In each case, Krech relies on data instead of romance and draws his conclusions carefully. For instance, in referring to widespread accounts that Indians used every part of the buffalo, Krech states, "These accounts might not be wrong–in some instances people did indeed use thoroughly the animals they killed–only ungeneralizable." Use depended on relative availability. When buffalo were scarce, Indians conserved; when the animals were plentiful, Indians used only the choicest cuts of meat and left the rest for scavengers. Such a view of Indian behavior re-creates Native Americans simply as rational human beings–hardly a bad thing, but one far removed from the Noble Savage mythos.

Krech is particularly strong on this point. Consider his description of the Indian use of fire, one greatly at odds with the idea that they were somehow more in sync with nature than Europeans. Indians burned trees regularly so they could cultivate the land and more easily hunt. Hence the old growth forests so revered by today's environmentalists were not even common when Europeans first arrived.
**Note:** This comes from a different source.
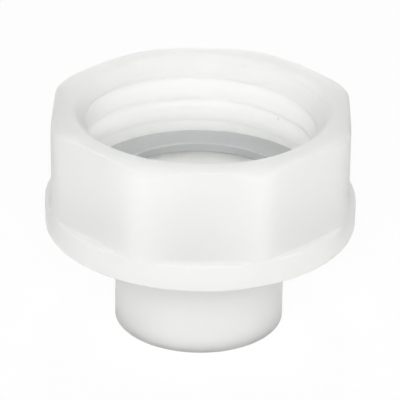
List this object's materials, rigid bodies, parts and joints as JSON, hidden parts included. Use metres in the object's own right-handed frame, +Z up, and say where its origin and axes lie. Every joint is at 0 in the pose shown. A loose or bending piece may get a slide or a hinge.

Krech concludes: "Despite European images of an untouched Eden, this nature was cultural not virgin, anthropogenic not primeval, and nowhere is this more evident than in the Indian use of fire."

The Ecological Indian is what good science should be. It puts forth hypotheses, tests them with data, and draws conclusions only when they are supported by those data. If there's a fault with Krech's work, it's that he almost completely ignores the role of institutions in discussing how Indians interfaced with nature. In the case of beaver, he does note in passing that some tribes, such as the Cree, "restricted hunting in one another's areas as far back as the mid-eighteenth century" and that this encouraged conservation and responsible stewardship in response to the demand for pelts by Europeans. Unfortunately, he fails to carry this theme consistently through the book. That's a shame, since many of the problems faced by and solutions arrived at by Indians speak directly to contemporary conservation issues.

For instance, my own research shows that Southeastern and Southwestern Indians had property rights in land that encouraged agricultural productivity, and that California Indians had property rights to piƱon forests that encouraged good stewardship. Similar research by law professor Bruce Johnsen of George Mason University shows that clan fishing rights to salmon streams in the Pacific Northwest led to selective harvesting that, in turn, allowed larger fish to pass upstream to spawn–a property rights system that explains why some streams in the Pacific Northwest have larger salmon to this day.

Of course, this research into institutional incentives developed by Indians doesn't undercut Krech's work. Rather, it complements it. Conservation depends on whether the institutions get the incentives right. Thanks to The Ecological Indian, we have a clearer, more realistic picture of the first Americans. By linking Krech's discussion of ecological and nonecological behavior to the institutional history of Indians, we gain even more: a better understanding of how we might use property rights to ensure good resource stewardship.